**EXERCISE OBJECTIVE**
What is needed is an exact copy of the lines from the one containing "The three.js and" to the one containing "return noise.noise(Vector((x /", both lines included, and no other lines.

**DATA FOR THE TASK**
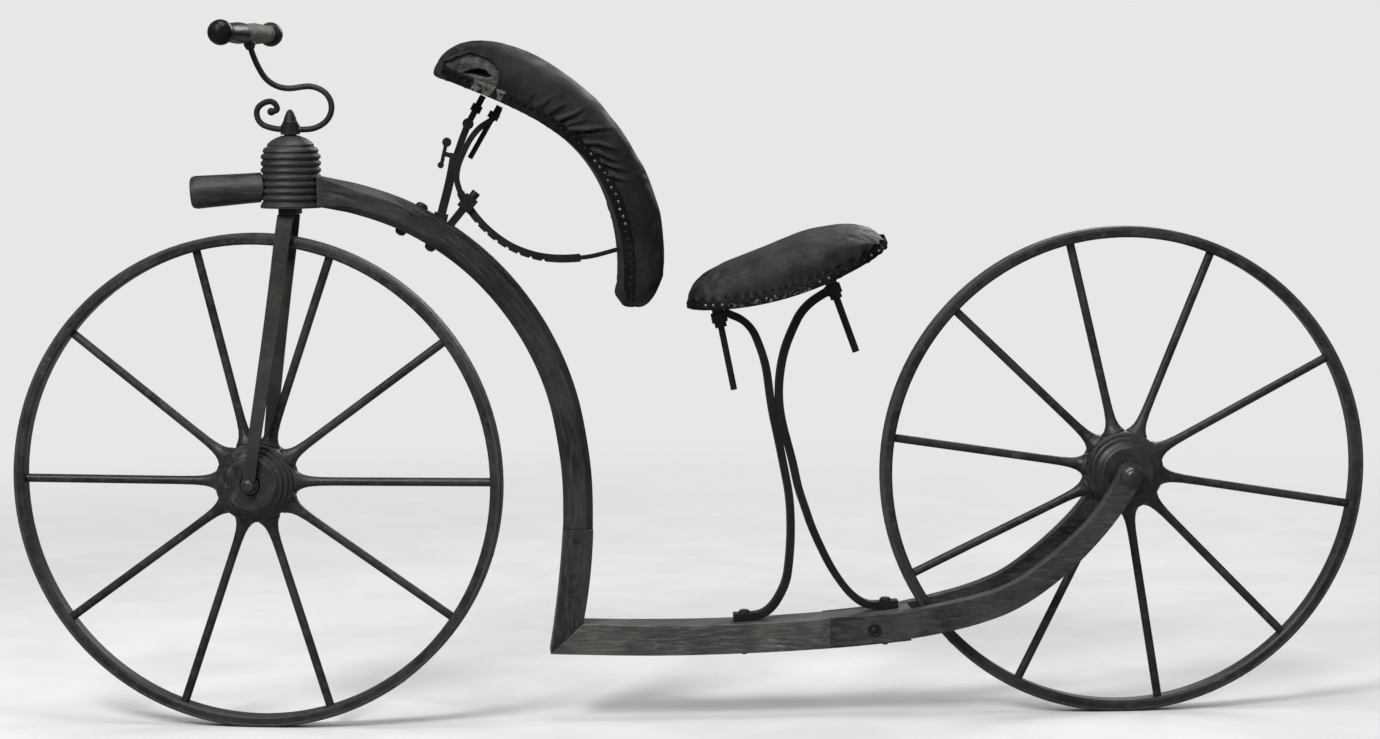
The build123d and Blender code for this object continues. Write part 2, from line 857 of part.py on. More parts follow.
def make_saddle_board():
    """Bent board under the saddle cushion."""
    nodes = arc_nodes(saddle_stations)
    low = arc_edges(nodes)
    high = arc_edges(nodes, board_thick)
    ends = [
        Edge.make_line(low[0].position_at(0), high[0].position_at(0)),
        Edge.make_line(low[-1].position_at(1), high[-1].position_at(1)),
    ]
    plan = plan_solid(saddle_outline(0), rider_z - 212, rider_z + 88)
    return side_solid(low + high + ends, -saddle_half - 20, saddle_half + 20) & plan


def crown_section(x, top, half, drop):
    """Upright section across the machine with a bowed top."""
    base = top - 130
    corners = [Vector(x, half, top - drop), Vector(x, half, base), Vector(x, -half, base)]
    corners.append(Vector(x, -half, top - drop))
    bow = Edge.make_three_point_arc(corners[3], Vector(x, 0, top), corners[0])
    sides = [Edge.make_line(a, b) for a, b in zip(corners, corners[1:])]
    return Face(Wire([bow] + sides))


def make_saddle_cushion():
    """Closed form of the leather-covered stuffing, crowned along and across."""
    nodes = arc_nodes(saddle_stations)
    low = arc_edges(nodes, board_thick + seat_gap)
    a = low[0].position_at(0)
    b = low[-1].position_at(1)
    crown = chain(fitted(saddle_crown, (a.X, a.Z), (b.X, b.Z)))
    body = side_solid(low + crown, -saddle_half - 20, saddle_half + 20)
    body = body & plan_solid(saddle_outline(-2.5), rider_z - 212, rider_z + 88)
    # Sections across the crown: share of its length, drop at the sides
    cross_rows = [(0.12, 26.0), (0.24, 26.0), (0.42, 24.0), (0.60, 24.0), (0.74, 26.0), (0.84, 28.0)]
    cross_rows.append((0.92, 30.0))
    track = Wire(crown)
    half = saddle_half + 6
    spots = [(track.position_at(along), drop) for along, drop in cross_rows]
    sections = [crown_section(a.X - 12, spots[0][0].Z, half, spots[0][1])]
    sections += [crown_section(spot.X, spot.Z, half, drop) for spot, drop in spots]
    sections.append(crown_section(b.X + 12, spots[-1][0].Z - 10, half, spots[-1][1]))
    return body & loft(sections, ruled=True)


# The arm rest stands on the perch, this share of the way along it, and moves with that spot.
# It is drawn with that spot at x -357.126, z 705.476.
rest_share = 0.3225
rest_spot = perch_track.position_at(rest_share)
rest_place = Pos(rest_spot.X + 357.126, 0, rest_spot.Z - 705.476)

# Arm rest: hollow side of the board, x, z, heading
rest_stations = [
    (-361.5, 931.5, -22.0),
    (-241.0, 879.5, -27.0),
    (-147.0, 805.0, -54.0),
    (-104.5, 690.0, -83.0),
    (-104.5, 612.0, -94.0),
]
# Outside of the rest cushion: x, z, heading
rest_crown = [
    (-361.0, 951.5, 74.0),
    (-335.0, 975.0, 24.0),
    (-293.0, 982.0, -5.0),
    (-174.0, 931.5, -37.0),
    (-85.0, 826.0, -62.0),
    (-45.0, 707.0, -88.0),
    (-58.0, 621.0, -118.0),
    (-82.0, 605.0, -180.0),
]


def make_rest_board():
    """Bent board behind the rest cushion."""
    nodes = arc_nodes(rest_stations)
    low = arc_edges(nodes)
    high = arc_edges(nodes, board_thick)
    ends = [
        Edge.make_line(low[0].position_at(0), high[0].position_at(0)),
        Edge.make_line(low[-1].position_at(1), high[-1].position_at(1)),
    ]
    return side_solid(low + high + ends, -pad_wide / 2 + 4, pad_wide / 2 - 4)


def make_rest_cushion():
    """Closed form of the leather-covered stuffing of the arm rest, rounded across."""
    nodes = arc_nodes(rest_stations)
    low = arc_edges(nodes, board_thick + seat_gap)
    a = low[0].position_at(0)
    b = low[-1].position_at(1)
    crown = chain([(a.X, a.Z, 118.0)] + rest_crown + [(b.X, b.Z, -230.0)])
    body = side_solid(low + crown, -pad_wide / 2, pad_wide / 2)
    # Rounded section carried along the board, with straight run-outs past both ends
    first, way_in = nodes[0]
    last, way_out = nodes[-1]
    half = pad_wide / 2 + 1
    high = 87.0
    plane = Plane(origin=first - way_in * 60, x_dir=(0, 1, 0), z_dir=way_in)
    outer = 1.0 if (plane.y_dir.dot(Vector(-way_in.Z, 0, way_in.X)) > 0) else -1.0
    rim = [(half, outer * (high - pad_round)), (half, outer * -6), (-half, outer * -6)]
    rim.append((-half, outer * (high - pad_round)))
    bow = Edge.make_three_point_arc(Vector(*rim[3]), Vector(0, outer * high), Vector(*rim[0]))
    sides = [Edge.make_line(Vector(*p), Vector(*q)) for p, q in zip(rim, rim[1:])]
    section = plane * Face(Wire([bow] + sides))
    track = [Edge.make_line(first - way_in * 60, first)] + chain(rest_stations)
    track.append(Edge.make_line(last, last + way_out * 60))
    return body & sweep(section, path=Wire(track))


# Ironwork under the arm rest
post_y = 9.0
post_wide = 10.0
arc_y = -4.5
arc_wide = 8.0

# Middle line of the notched arc: x, z, heading
rest_arc_stations = [
    (-273.0, 888.0, -97.0),
    (-284.0, 870.5, -140.0),
    (-303.0, 857.0, -136.0),
    (-321.0, 832.0, -117.0),
    (-335.0, 792.0, -95.0),
    (-330.0, 767.0, -68.0),
]
rest_notch_stations = [
    (-330.0, 767.0, -68.0),
    (-308.0, 731.0, -52.0),
    (-270.0, 696.0, -34.0),
    (-226.0, 676.5, -15.0),
    (-190.0, 671.5, -2.0),
    (-160.0, 672.5, 4.0),
]
notch_count = 7


def make_rest_arc():
    """Bent bar with notches on its lower edge that props the arm rest."""
    low_y = arc_y - arc_wide / 2
    high_y = arc_y + arc_wide / 2
    upper = strip(rest_arc_stations, 4.2, low_y, high_y)
    notched = strip(rest_notch_stations, 5.6, low_y, high_y)
    tail = strip([(-161.0, 672.5, 4.0), (-105.2, 684.5, 16.0)], 3.0, low_y, high_y)
    track = Wire(arc_edges(arc_nodes(rest_notch_stations), -5.6))
    tooth = 9.0
    for i in range(notch_count):
        length = track.length * (0.24 + 0.085 * i)
        spot = track.position_at(length, position_mode=PositionMode.LENGTH)
        notch = Pos(spot.X, 0, spot.Z) * Rot(0, 45, 0) * Box(tooth * 0.5, 60, tooth * 0.5)
        notched = notched - notch
    return upper + notched + tail


def make_rest_post():
    """Lower part of the telescoping prop on the perch."""
    low_y = post_y - post_wide / 2
    high_y = post_y + post_wide / 2
    post = strip([(-360.0, 725.0, 76.0), (-343.0, 792.0, 78.0), (-337.5, 822.0, 80.0)], 6.3, low_y, high_y)
    foot = block_between((-361.5, post_y, 719.0), (-357.0, post_y, 737.0), 20.0, 17.0)
    return post, foot


def make_rest_slide():
    """Upper part of the prop, clamped on the lower part and hinged under the board."""
    low_y = post_y + post_wide / 2 + pin_gap
    slide = strip([(-339.5, 806.0, 70.0), (-318.0, 863.0, 66.0)], 5.0, low_y, low_y + 6)
    knuckle = Pos(-318, post_y, 864) * Rot(90, 0, 0) * Cylinder(8, 16)
    link = block_between((-318, post_y, 864), (-296.0, post_y, 903.5), 9.0, 9.0)
    nut = block_between((-308.6, post_y, 880.8), (-303.2, post_y, 890.6), 15.0, 15.0)
    return slide + knuckle + link + nut


pieces = {}


def build_wheels():
    """Both wheels."""
    pieces.update(wheel("front", front_hub_x, front_spoke_angles))
    pieces.update(wheel("rear", rear_x, rear_spoke_angles))


def build_steering():
    """Fork, front axle, handle, grip and finial, pointing straight ahead."""
    pieces["fork_crown"] = [make_fork_crown()]
    pieces["left_fork_leg"] = [make_fork_leg(-1)]
    pieces["right_fork_leg"] = [make_fork_leg(1)]
    leg_face = leg_hub_y - leg_thick / 2
    outer = leg_hub_y + leg_thick / 2
    pieces["front_axle"] = [make_axle(front_hub_x, outer + 5, nave_half + seat_gap, leg_face - seat_gap)]
    pieces["scroll_handle"] = [make_scroll_handle()]
    pieces["hand_grip"] = [make_grip()]
    pieces["finial_nut"] = [make_finial()]


def build_frame():
    """Head, beam, platform, arms, rear axle and the bolts through the beam."""
    pieces["head_dome"] = [make_dome()]
    pieces["head_horn"] = [make_horn()]
    perch = make_perch()
    platform = make_platform()
    pieces["perch"] = [perch]
    pieces["upright"] = [make_upright()]
    pieces["platform"] = [platform]
    pieces["left_arm"] = [make_arm(-1)]
    pieces["right_arm"] = [make_arm(1)]
    pieces["rear_axle"] = [make_axle(rear_x, arm_out_y + 9, nave_half + seat_gap, arm_end_y - seat_gap)]
    pieces["rear_axle_nuts"] = make_axle_nuts(rear_x, arm_out_y + seat_gap, 8.0)
    # Bolts in the perch: share of its length, face (1 upper, -1 lower), radius, height
    bolt_rows = [(0.2615, 1, 9.0, 7.0), (0.2450, -1, 8.0, 8.0), (0.3146, -1, 8.0, 8.0)]
    pieces["perch_bolts"] = []
    for share, face, radius, high in bolt_rows:
        way = perch_track.tangent_at(share)
        out = Vector(-way.Z, 0, way.X) * face
        spot = perch_track.position_at(share) + out * perch_half_deep
        heading = degrees(atan2(out.Z, out.X))
        pieces["perch_bolts"].append(dome_head(spot.X, spot.Z, heading, radius, high, perch))


def build_saddle():
    """Stays, screws, nuts, board and cushion of the saddle."""
    pieces["front_stay"] = [make_stay(front_stay_stations, eye_places[0], saddle_screws[0])]
    pieces["rear_stay"] = [make_stay(rear_stay_stations, eye_places[1], saddle_screws[1])]
    board = make_saddle_board()
    pieces["saddle_screws"] = [make_saddle_screw(row, board) for row in saddle_screws]
    nuts = []
    for row, place in zip(saddle_screws, eye_places):
        nuts += make_saddle_nuts(row, place)
    pieces["saddle_nuts"] = nuts
    stays = pieces["front_stay"][0] + pieces["rear_stay"][0]
    pieces["stay_bolts"] = [
        dome_head(74.0, 154.0, 90.0, 8.5, 6.0, stays),
        dome_head(280.0, 168.6, 92.0, 8.5, 6.0, stays),
    ]
    pieces["saddle_board"] = [board]
    pieces["saddle_cushion"] = [make_saddle_cushion()]


def build_rest():
    """Arm rest with its prop and arc, drawn about its foot and moved there."""
    perch = rest_place.inverse() * pieces["perch"][0]
    board = make_rest_board()
    arc = make_rest_arc() - board
    post, foot = make_rest_post()
    pieces["rest_post"] = [(post + foot) - perch]
    pieces["rest_slide"] = [make_rest_slide() - board]
    pieces["rest_arc"] = [arc]
    # Clamp that grips the arc: a post from the perch with a block round the bar
    clamp = block_between((-349.0, arc_y, 716.0), (-321.0, arc_y, 750.0), 11.0, 14.0)
    head = block_between((-327.0, arc_y, 743.0), (-313.0, arc_y, 760.0), 20.0, 17.0)
    slot_stations = [(-338.0, 779.0, -64.0), (-319.8, 748.0, -57.0), (-300.0, 721.0, -51.0)]
    slot_half = arc_wide / 2 + 0.2
    slot = strip(slot_stations, 6.2, arc_y - slot_half, arc_y + slot_half)
    pieces["rest_clamp"] = [((clamp + head) - slot) - perch]
    knob_axis = (side_point(14, 17)).normalized()
    knob_from = side_point(-313, 760) + knob_axis * seat_gap
    knob_to = knob_from + knob_axis * 9
    pieces["rest_clamp_knob"] = [bar((knob_from.X, arc_y, knob_from.Z), (knob_to.X, arc_y, knob_to.Z), 6.5)]
    # Thumb screw on the prop and hanging screw on the board
    shank = bar((-343.4, post_y, 819.0), (-353.0, post_y, 822.0), 3.4)
    wings = block_between((-356.0, post_y, 808.0), (-350.0, post_y, 834.0), 5.5, 7.0)
    lobes = Pos(-348.5, post_y, 838.0) * Rot(90, 0, 0) * Cylinder(6.6, 7.0)
    lobes += Pos(-357.5, post_y, 805.5) * Rot(90, 0, 0) * Cylinder(4.6, 7.0)
    pieces["rest_thumb_screw"] = [(shank + wings + lobes) - pieces["rest_post"][0]]
    screw = bar((-273.5, 7.0, 889.0), (-316.0, 7.0, 815.0), 3.8)
    collar = bar((-279.0, 7.0, 879.4), (-284.0, 7.0, 870.7), 8.0)
    pieces["rest_screw"] = [(screw + collar) - board - arc]
    pieces["rest_board"] = [board]
    pieces["rest_cushion"] = [make_rest_cushion()]
    for name in [name for name in pieces if name.startswith("rest_")]:
        pieces[name] = [rest_place * shape for shape in pieces[name]]


steered = [
    "front_nave",
    "front_spokes",
    "front_felloe",
    "front_tyre",
    "front_axle",
    "fork_crown",
    "left_fork_leg",
    "right_fork_leg",
    "scroll_handle",
    "hand_grip",
    "finial_nut",
]


def write_parts():
    """Turn the steered pieces to their resting angle, shift all to the origin and save them."""
    os.makedirs("parts", exist_ok=True)
    turn = Pos(steer_x, 0, 0) * Rot(0, 0, rest_steer) * Pos(-steer_x, 0, 0)
    shift = Pos(-rider_x, 0, -rider_z)
    for name, shapes in pieces.items():
        solids = []
        for shape in shapes:
            placed = shift * turn * shape if name in steered else shift * shape
            solids += list(placed.solids())
        part = solids[0] if len(solids) == 1 else Compound(children=solids)
        part.label = name
        export_step(part, "parts/" + name + ".step")
        print(name, len(solids))


build_wheels()
build_steering()
build_frame()
build_saddle()
build_rest()
write_parts()
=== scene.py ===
"""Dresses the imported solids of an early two-wheeled running machine.

The wooden frame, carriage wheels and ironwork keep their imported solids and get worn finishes. The two
leather cushions are stuffed, puckered and tacked here, and the small trim is added piece by piece.
"""

import logging
import math
from collections.abc import Callable, Iterator, Sequence
from contextlib import contextmanager
from dataclasses import dataclass
from enum import Enum
from functools import cache

import bmesh
import bpy
import numpy as np
from mathutils import Matrix, Vector, noise
from mathutils.bvhtree import BVHTree


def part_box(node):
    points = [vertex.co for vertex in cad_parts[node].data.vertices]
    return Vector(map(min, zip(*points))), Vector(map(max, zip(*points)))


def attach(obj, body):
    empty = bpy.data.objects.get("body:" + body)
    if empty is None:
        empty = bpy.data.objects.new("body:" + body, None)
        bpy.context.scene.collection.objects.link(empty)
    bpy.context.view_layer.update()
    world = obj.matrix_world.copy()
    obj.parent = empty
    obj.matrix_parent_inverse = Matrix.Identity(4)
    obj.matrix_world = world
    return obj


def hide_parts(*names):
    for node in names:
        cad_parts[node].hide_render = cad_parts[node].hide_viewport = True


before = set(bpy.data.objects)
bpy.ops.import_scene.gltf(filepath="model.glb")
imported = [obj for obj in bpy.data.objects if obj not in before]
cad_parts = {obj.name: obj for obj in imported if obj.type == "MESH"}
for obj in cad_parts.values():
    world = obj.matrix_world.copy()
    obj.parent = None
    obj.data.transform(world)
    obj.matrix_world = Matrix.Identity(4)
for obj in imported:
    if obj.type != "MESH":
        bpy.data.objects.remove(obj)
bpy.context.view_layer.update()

logging.basicConfig(level=logging.INFO, format="%(message)s")
log = logging.getLogger("machine")

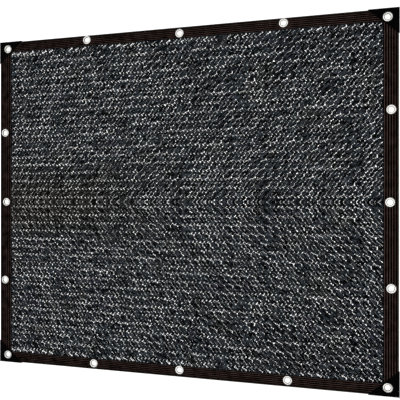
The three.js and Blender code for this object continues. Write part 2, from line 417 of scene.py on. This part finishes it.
# A smooth wander between about -1 and 1 that changes over this size. Each use has its own layer.
def drift(x, y, size, layer):
    return noise.noise(Vector((x / size, y / size, 7.3 * layer)))


# A strand is a row of points, each as x, y, z, width and roll
def strandMesh(strands, section):
    outline = bpy.data.curves.new("section", "CURVE")
    outline.dimensions = "2D"
    ring = outline.splines.new("POLY")
    ring.points.add(len(section) - 1)
    for point, (across, up) in zip(ring.points, section):
        point.co = (across, up, 0.0, 1.0)
    ring.use_cyclic_u = True
    ringObject = bpy.data.objects.new("section", outline)
    bpy.context.scene.collection.objects.link(ringObject)
    curve = bpy.data.curves.new("strands", "CURVE")
    curve.dimensions = "3D"
    curve.twist_mode = "Z_UP"
    curve.bevel_mode = "OBJECT"
    curve.bevel_object = ringObject
    curve.use_fill_caps = True
    for strand in strands:
        spline = curve.splines.new("POLY")
        spline.points.add(len(strand) - 1)
        spline.points.foreach_set("co", [c for x, y, z, width, roll in strand for c in (x, y, z, 1.0)])
        spline.points.foreach_set("radius", [width for x, y, z, width, roll in strand])
        spline.points.foreach_set("tilt", [roll for x, y, z, width, roll in strand])
    curveObject = bpy.data.objects.new("strands", curve)
    bpy.context.scene.collection.objects.link(curveObject)
    graph = bpy.context.evaluated_depsgraph_get()
    mesh = bpy.data.meshes.new_from_object(curveObject.evaluated_get(graph))
    bpy.data.objects.remove(curveObject)
    bpy.data.objects.remove(ringObject)
    return mesh


# 0 at the left edge, 1 at the right
def shareAcross(x):
    return min(1.0, max(0.0, (x + net["spread"]) / (2 * net["spread"])))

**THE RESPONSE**
The three.js and Blender code for this object continues. Write part 2, from line 417 of scene.py on. This part finishes it.
# A smooth wander between about -1 and 1 that changes over this size. Each use has its own layer.
def drift(x, y, size, layer):
    return noise.noise(Vector((x / size, y / size, 7.3 * layer)))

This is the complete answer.